There’s also a romantic subplot which could have carried the movie to a wider audience, but it’s neglected a little too often despite Jennifer Connelly’s solid performance. In Val Kilmer’s cameo, he again underlines that Hollywood owes him a better career. He and Maverick both text each other with full stops after each message though, which a) almost makes me sick but b) is a good indication of how they’re two old men being left behind by time.

Top Gun Maverick Hangman on the boat

Cruise is just… Cruise throughout the whole thing. Often shallow, always likeable, the last of the real movie stars carrying this film well. Miles Teller, disappointingly, is underused. He has to remind Maverick of Goose, while playing the Iceman role, and carrying the plot plus the bulk of the emotional baggage, all while being completely starved of screentime until the final act. It feels like a huge waste of Teller’s skills to keep him so tightly on the leash. Glen Powell’s Hangman faces the opposite problem - he steals the show in the early exchanges but is slowly pushed to the fringes once it becomes clear he has little to do in the story besides be there.
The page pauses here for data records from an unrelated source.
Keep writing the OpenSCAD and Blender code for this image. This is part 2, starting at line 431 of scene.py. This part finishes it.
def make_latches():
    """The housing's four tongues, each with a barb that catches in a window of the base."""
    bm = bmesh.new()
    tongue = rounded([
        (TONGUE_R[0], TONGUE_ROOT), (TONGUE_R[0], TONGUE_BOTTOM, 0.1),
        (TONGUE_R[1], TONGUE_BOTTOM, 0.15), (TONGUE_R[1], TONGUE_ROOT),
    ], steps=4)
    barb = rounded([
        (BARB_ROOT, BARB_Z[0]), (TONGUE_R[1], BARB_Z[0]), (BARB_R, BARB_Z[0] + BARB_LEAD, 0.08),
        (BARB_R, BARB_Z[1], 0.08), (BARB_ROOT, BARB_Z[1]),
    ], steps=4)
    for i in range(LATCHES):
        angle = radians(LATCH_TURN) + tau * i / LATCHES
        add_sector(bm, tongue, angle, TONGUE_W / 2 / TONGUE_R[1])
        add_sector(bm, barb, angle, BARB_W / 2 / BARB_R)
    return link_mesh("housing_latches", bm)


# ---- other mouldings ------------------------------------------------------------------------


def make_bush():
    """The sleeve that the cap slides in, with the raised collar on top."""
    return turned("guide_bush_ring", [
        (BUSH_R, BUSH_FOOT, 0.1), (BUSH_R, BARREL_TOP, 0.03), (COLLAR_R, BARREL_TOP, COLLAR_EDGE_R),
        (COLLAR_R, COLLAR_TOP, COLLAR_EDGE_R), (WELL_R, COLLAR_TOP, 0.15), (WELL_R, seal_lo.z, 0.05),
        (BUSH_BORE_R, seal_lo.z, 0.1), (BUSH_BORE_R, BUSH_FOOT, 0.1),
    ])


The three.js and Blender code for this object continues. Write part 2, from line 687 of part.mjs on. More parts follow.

Top Gun: Maverick will appeal to its core audience, but it doesn’t quite have the depth to be the great blockbuster it poses as. Despite Cruise, Connelly, Teller, and Powell putting in good performances, a repetitive and shallow script means it never quite gets off the ground. Much like the drones at the movie’s opening, Top Gun: Maverick is fast, ferocious, but ultimately empty.

Top Gun Review Card (1)

Score: 3/5. TheGamer was invited to a screening for this review.